The main character, Bob Arctor, is an undercover nark who has gotten into drugs as a result of his occupation. Almost all of the people around him are drug users. He is romantically pursuing Donna, a small time drug dealer whom he buys from. With Dick's descriptions it's easy to picture the people and the squalor in which they live. At first you feel sorry for Bob for having to live with such people; later you feel sorry for him because you find out the extent of what has happened to him. Wearing the scramble suit, he is known only as "Fred" to the officers he reports to. So with a fair amount of irony, Bob/Fred is assigned to spy on - who else? - but Bob Arctor. They received a tip from someone that Bob has gotten into some bad things, not just simply using drugs. I found one of the most interesting portions to be how Bob handles his assignment.
In many ways, the story tends to be on the depressing side much of the time. There are things to like about some of the characters though, particularly Bob and Donna. Fortunately it also includes some nice twists, the type which make you think. It is one of those books I wanted to continually read toward the end to see if my suspicions proved correct. Some were...
The following will likely contain spoilers so please be warned if you haven’t yet read the book:
Following the main character’s journey from what seems to be a relatively normal (or at least slightly abnormal) place to becoming a former shell of himself was like being part of a painfully slow descent into oblivion. It was like watching the layers of who he was being peeled away like the layers of an onion. There were a few parts that were a bit difficult to follow for a short while but they soon sorted themselves out.
I cannot believe the sense of crushing emotional despair I got out of reading this book. It seemed to really reach me on a deeper level than I would have expected because I’m not an overly emotional person. This may be in part because I just finished reading it and I’m right now at a period in my life when I’m facing an incredibly depressing personal situation (certainly NOT drug-related though). Maybe it just struck the right cord. Maybe it’s because I have family and friends in law enforcement as well as some who are recovering addicts to either alcohol or drugs. Maybe it’s all and none of those reasons.

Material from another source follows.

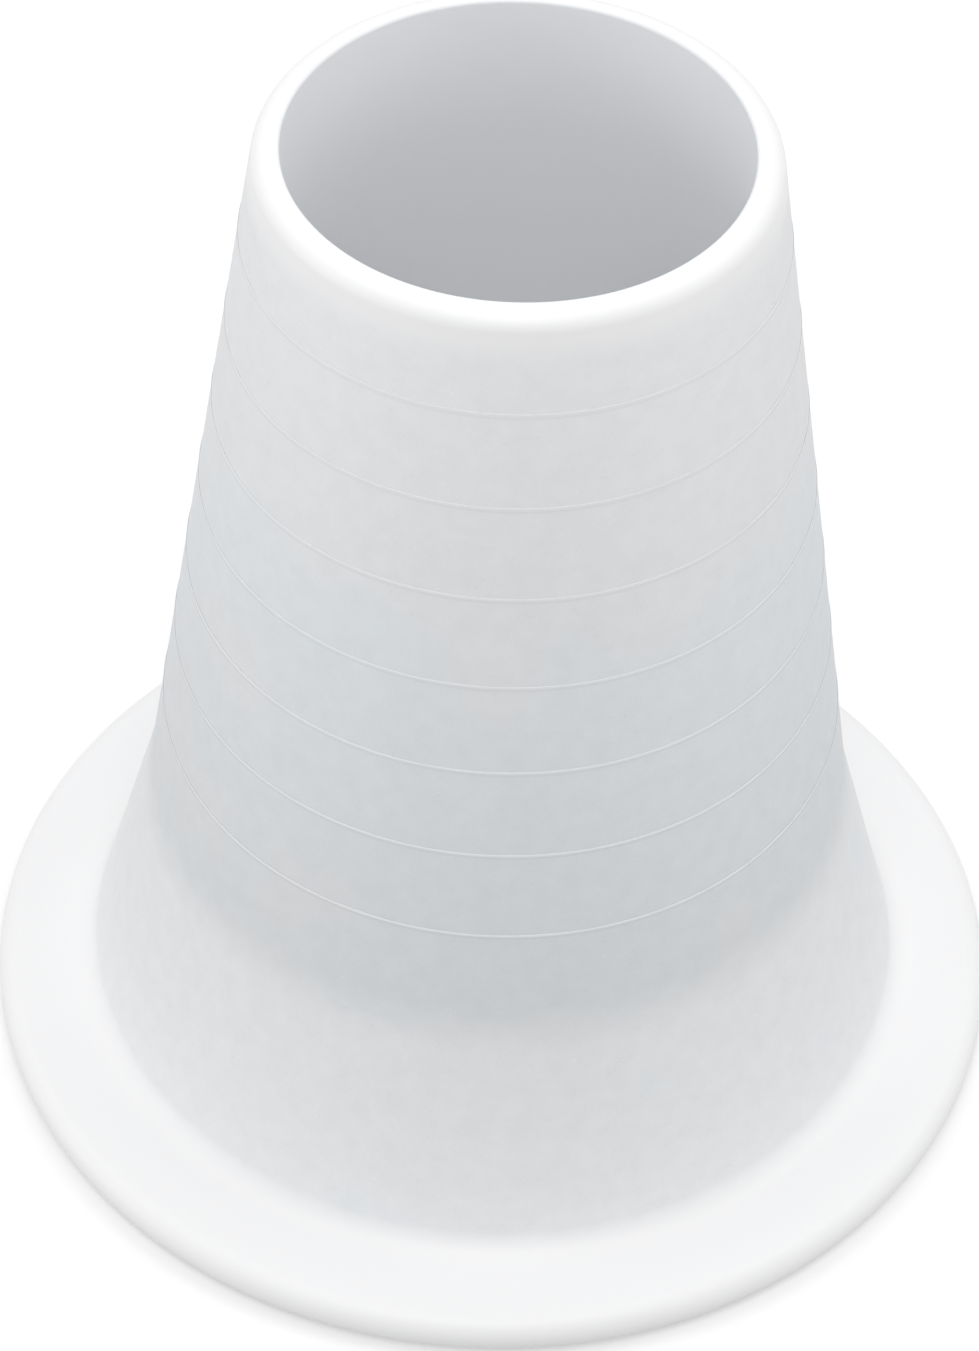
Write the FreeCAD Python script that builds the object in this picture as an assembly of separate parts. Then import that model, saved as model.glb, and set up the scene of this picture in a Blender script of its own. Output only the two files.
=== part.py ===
"""Flanged tapered sleeve: a soft filter-funnel adapter, moulded in white silicone.

The sleeve stands on its flange, mouth up, with its axis on Z and its origin at the centre of
the flange's underside. From the mouth down it is a rounded lip, a straight cone with raised
trim lines at an even pitch, a wider flare and a flat flange with a fully rounded edge. A user
cuts the cone along a trim line to suit the neck that it plugs, so each trimmable band is its
own solid, and meets the next one face to face. All lengths are in millimetres.
"""

import FreeCAD, Part

import math
import os

# Mouth and lip
BORE_RADIUS = 10.9          # straight land inside the mouth, which grips a funnel's stem
LIP_WALL = 1.25             # wall at the mouth, before its edges are rounded
LIP_OUTER_ROUND = 0.95
LIP_INNER_ROUND = 0.2

# Cone and its trim lines
CONE_HALF_ANGLE = 8.45      # degrees
TRIM_LINE_COUNT = 7
TRIM_PITCH = 5.0            # down from the mouth to the first line, and from line to line
BASE_BAND_LENGTH = 6.0      # cone left below the last trim line
TRIM_LINE_WIDTH = 0.24      # at its root
TRIM_LINE_CREST = 0.1
TRIM_LINE_HEIGHT = 0.08

# Flare and flange
WALL = 1.6                  # wall of the flare, and of the cone where the two meet
FLARE_HEIGHT = 13.2         # above the flange's top face
FLARE_HALF_ANGLE = 15.2     # degrees
FLARE_BLEND_RADIUS = 25.0   # where the cone turns into the flare
FLARE_FOOT_FILLET = 1.5
FLANGE_WIDTH = 5.1          # from the flare's foot to the flange's edge
FLANGE_THICKNESS = 2.2
BOTTOM_EDGE_ROUND = 0.3     # at the rim of the opening underneath

# Worked out from the sizes above
CONE_TAPER = math.tan(math.radians(CONE_HALF_ANGLE))
FLARE_TAPER = math.tan(math.radians(FLARE_HALF_ANGLE))
CONE_LENGTH = TRIM_LINE_COUNT * TRIM_PITCH + BASE_BAND_LENGTH
FLARE_TOP_Z = FLANGE_THICKNESS + FLARE_HEIGHT
MOUTH_Z = FLARE_TOP_Z + CONE_LENGTH
MOUTH_OUTER_RADIUS = BORE_RADIUS + LIP_WALL
CONE_FOOT_RADIUS = MOUTH_OUTER_RADIUS + CONE_LENGTH * CONE_TAPER
FLARE_FOOT_RADIUS = CONE_FOOT_RADIUS + FLARE_HEIGHT * FLARE_TAPER
FLANGE_RADIUS = FLARE_FOOT_RADIUS + FLANGE_WIDTH
FLANGE_EDGE_ROUND = FLANGE_THICKNESS / 2
LAND_END_Z = MOUTH_Z - TRIM_PITCH

AXIS_POINT = FreeCAD.Vector(0, 0, 0)
AXIS = FreeCAD.Vector(0, 0, 1)


def point(radius, z):
    """A point of the half section, which is drawn in the XZ plane."""
    return FreeCAD.Vector(radius, 0, z)


def outer_radius(z):
    """Radius of the cone's side at a height, before the lip is rounded."""
    return MOUTH_OUTER_RADIUS + (MOUTH_Z - z) * CONE_TAPER


def trim_line_z(number):
    """Height of a trim line, where line 1 is the one nearest the mouth."""
    return MOUTH_Z - number * TRIM_PITCH


def rounded_outline(corners):
    """A closed wire through (radius, z, round) corners, each with its own tangent arc."""
    count = len(corners)
    starts, ends, arcs = [], [], []
    for i, (radius, z, fillet) in enumerate(corners):
        here = point(radius, z)
        before = point(*corners[i - 1][:2]) - here
        after = point(*corners[(i + 1) % count][:2]) - here
        if fillet == 0:
            starts.append(here)
            ends.append(here)
            arcs.append(None)
            continue
        half = before.getAngle(after) / 2
        before.normalize()
        after.normalize()
        reach = fillet / math.tan(half)
        bisector = before + after
        bisector.normalize()
        middle = here + bisector * (fillet / math.sin(half) - fillet)
        starts.append(here + before * reach)
        ends.append(here + after * reach)
        arcs.append(Part.Arc(starts[-1], middle, ends[-1]).toShape())
    edges = []
    for i in range(count):
        if arcs[i] is not None:
            edges.append(arcs[i])
        gap_end = starts[(i + 1) % count]
        if ends[i].distanceToPoint(gap_end) > 1e-6:
            edges.append(Part.LineSegment(ends[i], gap_end).toShape())
    return Part.Wire(edges)


def turned(wire):
    """The solid made by turning a closed half section about the sleeve's axis."""
    return Part.Face(wire).revolve(AXIS_POINT, AXIS, 360)


def whole_sleeve():
    """The sleeve in one piece, with its true inner and outer surfaces and no trim lines."""
    wall_across_flare = WALL / math.cos(math.radians(FLARE_HALF_ANGLE))
    wall_across_cone = WALL / math.cos(math.radians(CONE_HALF_ANGLE))
    opening_radius = FLARE_FOOT_RADIUS + FLANGE_THICKNESS * FLARE_TAPER - wall_across_flare
    corners = [
        (MOUTH_OUTER_RADIUS, MOUTH_Z, LIP_OUTER_ROUND),
        (CONE_FOOT_RADIUS, FLARE_TOP_Z, FLARE_BLEND_RADIUS),
        (FLARE_FOOT_RADIUS, FLANGE_THICKNESS, FLARE_FOOT_FILLET),
        (FLANGE_RADIUS, FLANGE_THICKNESS, FLANGE_EDGE_ROUND),
        (FLANGE_RADIUS, 0, FLANGE_EDGE_ROUND),
        (opening_radius, 0, BOTTOM_EDGE_ROUND),
        (CONE_FOOT_RADIUS - wall_across_cone, FLARE_TOP_Z, FLARE_BLEND_RADIUS),
        (BORE_RADIUS, LAND_END_Z, 0),
        (BORE_RADIUS, MOUTH_Z, LIP_INNER_ROUND),
    ]
    return turned(rounded_outline(corners))


def slab(low, high, radius):
    """A plain disc-shaped cutter between two heights."""
    return Part.makeCylinder(radius, high - low, point(0, low), AXIS)


def cut_into_bands(sleeve):
    """Cuts the sleeve into its named bands, from the mouth down to the flange."""
    reach = 2 * FLANGE_RADIUS
    cuts = [MOUTH_Z] + [trim_line_z(n + 1) for n in range(TRIM_LINE_COUNT)] + [FLARE_TOP_Z]
    names = ["mouth_lip"] + [f"trim_band_{n}" for n in range(1, TRIM_LINE_COUNT)] + ["base_band"]
    bands = {}
    for name, high, low in zip(names, cuts[:-1], cuts[1:]):
        bands[name] = sleeve.common(slab(low, high, reach))
    foot_fillet_reach = FLARE_FOOT_FILLET * math.tan(math.radians(90 - FLARE_HALF_ANGLE) / 2)
    ring_inner_radius = FLARE_FOOT_RADIUS + foot_fillet_reach
    skirt_cutter = slab(0, FLARE_TOP_Z, ring_inner_radius)
    below_cone = sleeve.common(slab(0, FLARE_TOP_Z, reach))
    bands["flare_skirt"] = below_cone.common(skirt_cutter)
    bands["flange_ring"] = below_cone.cut(skirt_cutter)
    return bands


def trim_line(number):
    """One raised line: a low ridge with sloping flanks, which stands on the cone's side."""
    z = trim_line_z(number)
    angle = math.radians(CONE_HALF_ANGLE)
    down_the_side = point(math.sin(angle), -math.cos(angle))
    outward = point(math.cos(angle), math.sin(angle))
    root_middle = point(outer_radius(z), z)
    crest_middle = root_middle + outward * TRIM_LINE_HEIGHT
    half_root = down_the_side * (TRIM_LINE_WIDTH / 2)
    half_crest = down_the_side * (TRIM_LINE_CREST / 2)
    corners = [root_middle - half_root, crest_middle - half_crest,
               crest_middle + half_crest, root_middle + half_root]
    return turned(Part.makePolygon(corners + corners[:1]))

def main():
    os.makedirs("parts", exist_ok=True)
    pieces = cut_into_bands(whole_sleeve())
    for number in range(1, TRIM_LINE_COUNT + 1):
        pieces[f"trim_line_{number}"] = trim_line(number)
    for name, shape in pieces.items():
        shape.exportStep(f"parts/{name}.step")
        box = shape.BoundBox
        print(f"{name}: volume {shape.Volume:.2f}, solids {len(shape.Solids)}, valid {shape.isValid()},"
              f" radius {box.XMax:.2f}, z {box.ZMin:.2f} to {box.ZMax:.2f}")


main()
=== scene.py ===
"""The looks of a tapered funnel sleeve in white silicone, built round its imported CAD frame.

The sleeve's wall is a solid of revolution, so one half section gives every piece of it: the
section is cut at the trim lines, as a user would cut the sleeve, and each slice is turned about
the axis. The raised trim lines are made on top of it, and the finish is frosted on the cone and
flare and smooth on the lip, the bore and the flange. All lengths are in metres.
"""

import math

import bpy
from mathutils import Matrix, Vector


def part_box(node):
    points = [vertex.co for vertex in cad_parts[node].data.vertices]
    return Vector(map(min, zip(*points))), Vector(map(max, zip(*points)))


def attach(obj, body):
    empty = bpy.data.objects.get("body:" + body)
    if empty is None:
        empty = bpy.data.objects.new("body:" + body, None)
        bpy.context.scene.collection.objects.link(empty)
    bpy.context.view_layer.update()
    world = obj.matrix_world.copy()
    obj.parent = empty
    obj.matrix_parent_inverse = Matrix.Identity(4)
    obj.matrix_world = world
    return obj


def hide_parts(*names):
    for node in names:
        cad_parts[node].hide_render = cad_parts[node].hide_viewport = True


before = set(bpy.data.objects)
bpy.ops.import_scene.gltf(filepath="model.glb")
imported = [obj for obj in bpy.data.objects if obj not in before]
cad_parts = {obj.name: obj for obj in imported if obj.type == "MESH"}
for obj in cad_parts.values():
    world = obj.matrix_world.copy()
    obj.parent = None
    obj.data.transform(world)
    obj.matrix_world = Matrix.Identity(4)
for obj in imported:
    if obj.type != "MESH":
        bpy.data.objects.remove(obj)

bl_info = {
    "name": "Tapered Funnel Sleeve",
    "version": (1, 0, 0),
    "blender": (4, 5, 0),
    "location": "View3D > Sidebar > Sleeve",
    "description": "Builds a silicone funnel sleeve, its finish and its studio round the CAD frame",
    "category": "Object",
}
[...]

I would have like to see the ending taken a little father down the road but it is what it is.
This book certainly won’t appeal to everyone and there are some who will absolutely hate it but I’d recommend giving it a try.
This PKD is not as hard as some, but not a quick read. Partly, it is dated, but the writing is very current feeling, so when you run into a reference to something that happened in 2010 or 2012 you have a moment of confusion where you need to remove yourself from the immersion and remember it is a story written many years ago, when 2012 was a hypothetical future.